Crystal Brandow’s many achievements to be proud of, including her participation as a research assistant on an NIH-funded project, Overcoming Barriers to African American Women's Reproductive Healthcare Seeking, and a FRAP supported research project, Reproductive Healthcare Disparities as a Function of How Women Communicate in Small Ethnically Diverse Communities. As a participant in the FRAP funded project, she played an essential role in participant recruitment, data collection, as well as the process of analyzing data. Ms. Brandow has also led our efforts to present initial findings of this work.

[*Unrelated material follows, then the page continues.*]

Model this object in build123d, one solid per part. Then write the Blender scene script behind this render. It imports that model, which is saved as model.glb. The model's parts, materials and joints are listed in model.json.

She was the lead presenter at the D.C. Health Communication Conference, a specialized and well-regarded academic meeting that takes place every two years, and the lead author on the related paper. Additionally, she presented a revision of her master’s thesis at an academic conference sponsored by UMASS-Amherst and is preparing these revisions for publication. Ms. Brandow has demonstrated a strong commitment to quality research, and engaged academic participation that can serve as a model for our Ph.D. students.

2014: Muriel Scott

Muriel Scott received the Department of Communication’s 2014 Graduate Research Award for several reasons. Muriel, who successfully defended her dissertation earlier this year, has several achievements to be proud of, including two publications in peer-reviewed academic journals, a third manuscript under publication consideration, and several presentations at academic conferences, such as those of the International Communication Association (ICA), the National Communication Association (NCA), and the Eastern Communication Association (ECA).

While at UAlbany, Ms. Scott also worked as the lead research assistant on an NIH supported project. Muriel has served as a great example to her fellow Ph.D. students in our department throughout the time she has been in our program and is a deserving recipient of this award.